=== Stored data ===

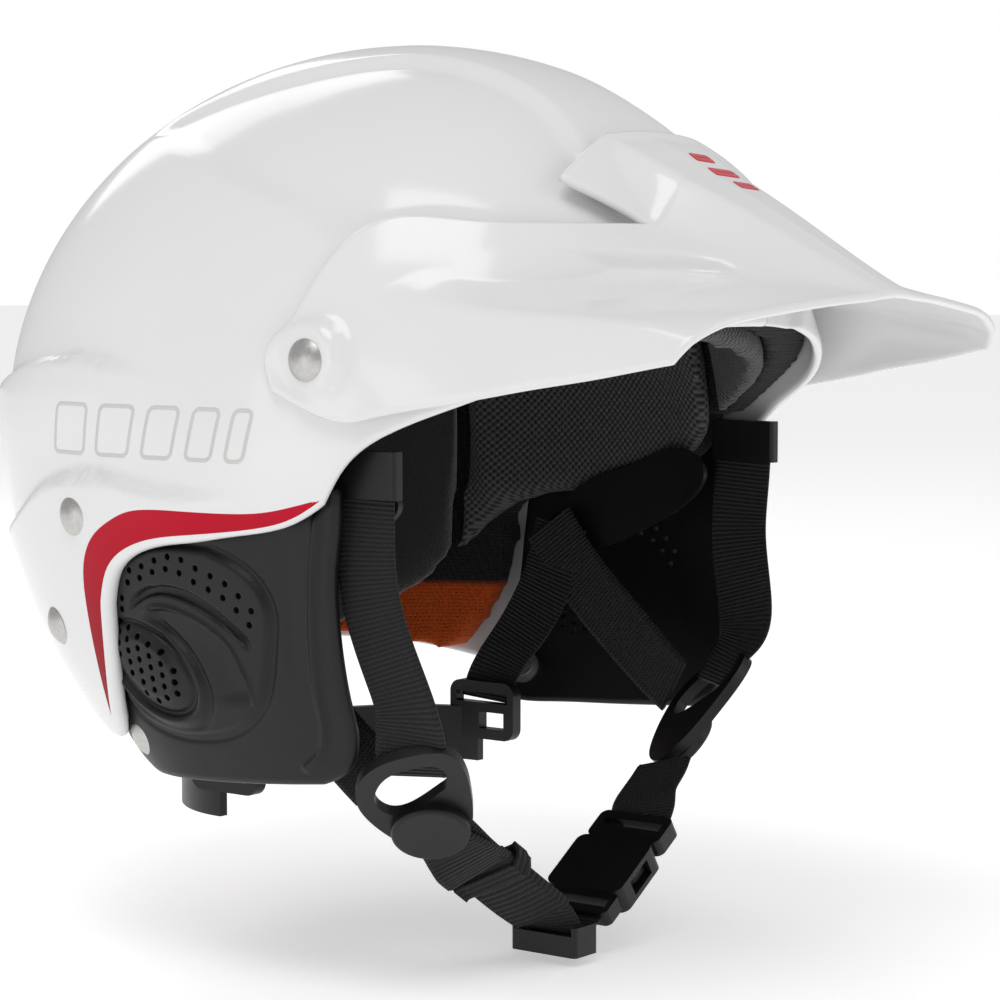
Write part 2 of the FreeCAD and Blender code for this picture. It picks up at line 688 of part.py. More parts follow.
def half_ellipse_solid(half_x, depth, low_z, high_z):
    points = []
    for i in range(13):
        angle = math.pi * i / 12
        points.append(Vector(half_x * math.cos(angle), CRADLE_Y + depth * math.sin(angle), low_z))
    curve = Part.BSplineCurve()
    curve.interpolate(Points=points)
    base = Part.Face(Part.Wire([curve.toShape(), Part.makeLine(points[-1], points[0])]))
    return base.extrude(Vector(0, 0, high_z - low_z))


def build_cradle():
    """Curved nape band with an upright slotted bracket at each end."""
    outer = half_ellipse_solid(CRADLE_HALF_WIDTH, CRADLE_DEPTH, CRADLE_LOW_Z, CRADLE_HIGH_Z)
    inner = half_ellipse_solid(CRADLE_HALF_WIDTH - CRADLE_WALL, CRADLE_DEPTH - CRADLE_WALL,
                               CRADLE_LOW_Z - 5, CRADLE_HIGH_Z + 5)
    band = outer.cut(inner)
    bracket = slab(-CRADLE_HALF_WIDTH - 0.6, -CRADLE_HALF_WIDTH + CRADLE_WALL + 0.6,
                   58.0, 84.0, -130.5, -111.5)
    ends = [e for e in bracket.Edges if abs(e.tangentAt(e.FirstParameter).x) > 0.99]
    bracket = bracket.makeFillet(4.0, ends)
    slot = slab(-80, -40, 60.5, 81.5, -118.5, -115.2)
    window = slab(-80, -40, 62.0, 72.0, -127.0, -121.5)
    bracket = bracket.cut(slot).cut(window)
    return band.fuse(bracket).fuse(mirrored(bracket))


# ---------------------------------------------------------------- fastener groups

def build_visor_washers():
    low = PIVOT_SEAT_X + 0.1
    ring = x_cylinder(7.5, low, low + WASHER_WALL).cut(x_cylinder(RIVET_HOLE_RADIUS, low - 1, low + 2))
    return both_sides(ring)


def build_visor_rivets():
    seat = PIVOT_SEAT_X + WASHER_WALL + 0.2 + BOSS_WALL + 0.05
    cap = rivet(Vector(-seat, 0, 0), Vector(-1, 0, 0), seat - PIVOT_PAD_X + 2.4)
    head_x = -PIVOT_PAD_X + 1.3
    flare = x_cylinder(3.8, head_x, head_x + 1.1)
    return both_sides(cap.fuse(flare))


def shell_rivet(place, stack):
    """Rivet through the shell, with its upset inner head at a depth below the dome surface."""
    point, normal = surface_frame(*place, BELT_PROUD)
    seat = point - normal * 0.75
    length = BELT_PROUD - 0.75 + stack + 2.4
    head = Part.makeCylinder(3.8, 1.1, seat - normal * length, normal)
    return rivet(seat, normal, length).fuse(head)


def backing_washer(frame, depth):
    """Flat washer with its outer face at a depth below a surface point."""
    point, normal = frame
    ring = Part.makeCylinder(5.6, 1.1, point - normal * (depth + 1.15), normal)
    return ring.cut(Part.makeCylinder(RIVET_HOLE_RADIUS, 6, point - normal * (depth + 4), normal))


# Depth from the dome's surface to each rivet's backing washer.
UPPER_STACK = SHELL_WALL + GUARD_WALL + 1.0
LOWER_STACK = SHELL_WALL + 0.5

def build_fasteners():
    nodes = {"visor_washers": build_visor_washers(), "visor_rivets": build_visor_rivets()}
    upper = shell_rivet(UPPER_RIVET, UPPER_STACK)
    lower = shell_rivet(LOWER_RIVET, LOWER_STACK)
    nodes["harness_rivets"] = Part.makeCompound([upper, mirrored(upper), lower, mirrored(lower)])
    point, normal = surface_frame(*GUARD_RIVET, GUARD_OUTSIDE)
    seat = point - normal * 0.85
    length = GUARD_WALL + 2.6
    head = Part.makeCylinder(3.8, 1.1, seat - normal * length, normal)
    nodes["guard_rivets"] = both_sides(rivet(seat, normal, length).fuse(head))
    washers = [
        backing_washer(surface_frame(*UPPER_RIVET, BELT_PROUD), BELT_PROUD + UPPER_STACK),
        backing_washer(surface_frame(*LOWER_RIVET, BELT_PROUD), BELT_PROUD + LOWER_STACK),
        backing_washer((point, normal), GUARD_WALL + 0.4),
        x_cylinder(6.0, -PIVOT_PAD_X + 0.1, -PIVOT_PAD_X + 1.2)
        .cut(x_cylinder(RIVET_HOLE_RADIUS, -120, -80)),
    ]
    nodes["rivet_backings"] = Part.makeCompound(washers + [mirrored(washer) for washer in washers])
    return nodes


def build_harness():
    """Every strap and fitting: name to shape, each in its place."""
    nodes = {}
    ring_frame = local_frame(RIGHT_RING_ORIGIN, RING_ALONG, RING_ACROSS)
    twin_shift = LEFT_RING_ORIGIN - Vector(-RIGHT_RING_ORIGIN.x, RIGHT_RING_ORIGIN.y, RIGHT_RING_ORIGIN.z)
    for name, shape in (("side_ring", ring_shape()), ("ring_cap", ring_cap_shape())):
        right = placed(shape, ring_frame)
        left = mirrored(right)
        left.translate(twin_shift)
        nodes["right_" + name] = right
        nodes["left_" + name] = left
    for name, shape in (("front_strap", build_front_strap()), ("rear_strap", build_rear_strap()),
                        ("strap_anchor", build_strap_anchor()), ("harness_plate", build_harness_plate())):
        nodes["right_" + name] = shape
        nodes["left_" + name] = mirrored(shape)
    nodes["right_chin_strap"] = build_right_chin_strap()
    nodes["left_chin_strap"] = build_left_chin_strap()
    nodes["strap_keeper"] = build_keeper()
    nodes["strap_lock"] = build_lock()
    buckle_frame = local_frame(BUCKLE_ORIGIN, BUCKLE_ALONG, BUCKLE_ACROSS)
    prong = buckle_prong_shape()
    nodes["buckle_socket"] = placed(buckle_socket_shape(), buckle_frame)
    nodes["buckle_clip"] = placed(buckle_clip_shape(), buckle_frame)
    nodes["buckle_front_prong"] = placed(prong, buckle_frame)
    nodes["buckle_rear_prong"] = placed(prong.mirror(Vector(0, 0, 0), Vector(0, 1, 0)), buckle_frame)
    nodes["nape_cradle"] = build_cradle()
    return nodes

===

Task:
Return the material in full, exactly as shown.

Answer to the problem:
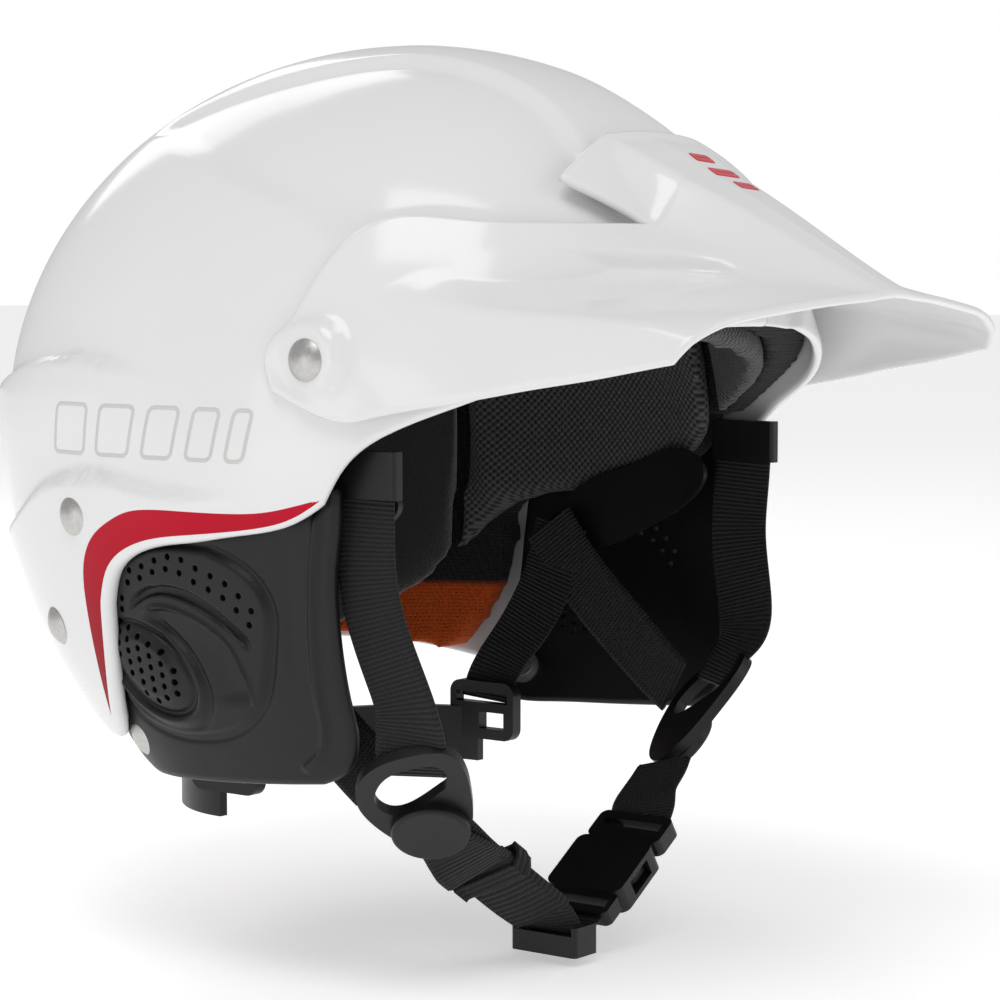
Write part 2 of the FreeCAD and Blender code for this picture. It picks up at line 688 of part.py. More parts follow.
def half_ellipse_solid(half_x, depth, low_z, high_z):
    points = []
    for i in range(13):
        angle = math.pi * i / 12
        points.append(Vector(half_x * math.cos(angle), CRADLE_Y + depth * math.sin(angle), low_z))
    curve = Part.BSplineCurve()
    curve.interpolate(Points=points)
    base = Part.Face(Part.Wire([curve.toShape(), Part.makeLine(points[-1], points[0])]))
    return base.extrude(Vector(0, 0, high_z - low_z))


def build_cradle():
    """Curved nape band with an upright slotted bracket at each end."""
    outer = half_ellipse_solid(CRADLE_HALF_WIDTH, CRADLE_DEPTH, CRADLE_LOW_Z, CRADLE_HIGH_Z)
    inner = half_ellipse_solid(CRADLE_HALF_WIDTH - CRADLE_WALL, CRADLE_DEPTH - CRADLE_WALL,
                               CRADLE_LOW_Z - 5, CRADLE_HIGH_Z + 5)
    band = outer.cut(inner)
    bracket = slab(-CRADLE_HALF_WIDTH - 0.6, -CRADLE_HALF_WIDTH + CRADLE_WALL + 0.6,
                   58.0, 84.0, -130.5, -111.5)
    ends = [e for e in bracket.Edges if abs(e.tangentAt(e.FirstParameter).x) > 0.99]
    bracket = bracket.makeFillet(4.0, ends)
    slot = slab(-80, -40, 60.5, 81.5, -118.5, -115.2)
    window = slab(-80, -40, 62.0, 72.0, -127.0, -121.5)
    bracket = bracket.cut(slot).cut(window)
    return band.fuse(bracket).fuse(mirrored(bracket))


# ---------------------------------------------------------------- fastener groups

def build_visor_washers():
    low = PIVOT_SEAT_X + 0.1
    ring = x_cylinder(7.5, low, low + WASHER_WALL).cut(x_cylinder(RIVET_HOLE_RADIUS, low - 1, low + 2))
    return both_sides(ring)


def build_visor_rivets():
    seat = PIVOT_SEAT_X + WASHER_WALL + 0.2 + BOSS_WALL + 0.05
    cap = rivet(Vector(-seat, 0, 0), Vector(-1, 0, 0), seat - PIVOT_PAD_X + 2.4)
    head_x = -PIVOT_PAD_X + 1.3
    flare = x_cylinder(3.8, head_x, head_x + 1.1)
    return both_sides(cap.fuse(flare))


def shell_rivet(place, stack):
    """Rivet through the shell, with its upset inner head at a depth below the dome surface."""
    point, normal = surface_frame(*place, BELT_PROUD)
    seat = point - normal * 0.75
    length = BELT_PROUD - 0.75 + stack + 2.4
    head = Part.makeCylinder(3.8, 1.1, seat - normal * length, normal)
    return rivet(seat, normal, length).fuse(head)


def backing_washer(frame, depth):
    """Flat washer with its outer face at a depth below a surface point."""
    point, normal = frame
    ring = Part.makeCylinder(5.6, 1.1, point - normal * (depth + 1.15), normal)
    return ring.cut(Part.makeCylinder(RIVET_HOLE_RADIUS, 6, point - normal * (depth + 4), normal))


# Depth from the dome's surface to each rivet's backing washer.
UPPER_STACK = SHELL_WALL + GUARD_WALL + 1.0
LOWER_STACK = SHELL_WALL + 0.5

def build_fasteners():
    nodes = {"visor_washers": build_visor_washers(), "visor_rivets": build_visor_rivets()}
    upper = shell_rivet(UPPER_RIVET, UPPER_STACK)
    lower = shell_rivet(LOWER_RIVET, LOWER_STACK)
    nodes["harness_rivets"] = Part.makeCompound([upper, mirrored(upper), lower, mirrored(lower)])
    point, normal = surface_frame(*GUARD_RIVET, GUARD_OUTSIDE)
    seat = point - normal * 0.85
    length = GUARD_WALL + 2.6
    head = Part.makeCylinder(3.8, 1.1, seat - normal * length, normal)
    nodes["guard_rivets"] = both_sides(rivet(seat, normal, length).fuse(head))
    washers = [
        backing_washer(surface_frame(*UPPER_RIVET, BELT_PROUD), BELT_PROUD + UPPER_STACK),
        backing_washer(surface_frame(*LOWER_RIVET, BELT_PROUD), BELT_PROUD + LOWER_STACK),
        backing_washer((point, normal), GUARD_WALL + 0.4),
        x_cylinder(6.0, -PIVOT_PAD_X + 0.1, -PIVOT_PAD_X + 1.2)
        .cut(x_cylinder(RIVET_HOLE_RADIUS, -120, -80)),
    ]
    nodes["rivet_backings"] = Part.makeCompound(washers + [mirrored(washer) for washer in washers])
    return nodes


def build_harness():
    """Every strap and fitting: name to shape, each in its place."""
    nodes = {}
    ring_frame = local_frame(RIGHT_RING_ORIGIN, RING_ALONG, RING_ACROSS)
    twin_shift = LEFT_RING_ORIGIN - Vector(-RIGHT_RING_ORIGIN.x, RIGHT_RING_ORIGIN.y, RIGHT_RING_ORIGIN.z)
    for name, shape in (("side_ring", ring_shape()), ("ring_cap", ring_cap_shape())):
        right = placed(shape, ring_frame)
        left = mirrored(right)
        left.translate(twin_shift)
        nodes["right_" + name] = right
        nodes["left_" + name] = left
    for name, shape in (("front_strap", build_front_strap()), ("rear_strap", build_rear_strap()),
                        ("strap_anchor", build_strap_anchor()), ("harness_plate", build_harness_plate())):
        nodes["right_" + name] = shape
        nodes["left_" + name] = mirrored(shape)
    nodes["right_chin_strap"] = build_right_chin_strap()
    nodes["left_chin_strap"] = build_left_chin_strap()
    nodes["strap_keeper"] = build_keeper()
    nodes["strap_lock"] = build_lock()
    buckle_frame = local_frame(BUCKLE_ORIGIN, BUCKLE_ALONG, BUCKLE_ACROSS)
    prong = buckle_prong_shape()
    nodes["buckle_socket"] = placed(buckle_socket_shape(), buckle_frame)
    nodes["buckle_clip"] = placed(buckle_clip_shape(), buckle_frame)
    nodes["buckle_front_prong"] = placed(prong, buckle_frame)
    nodes["buckle_rear_prong"] = placed(prong.mirror(Vector(0, 0, 0), Vector(0, 1, 0)), buckle_frame)
    nodes["nape_cradle"] = build_cradle()
    return nodes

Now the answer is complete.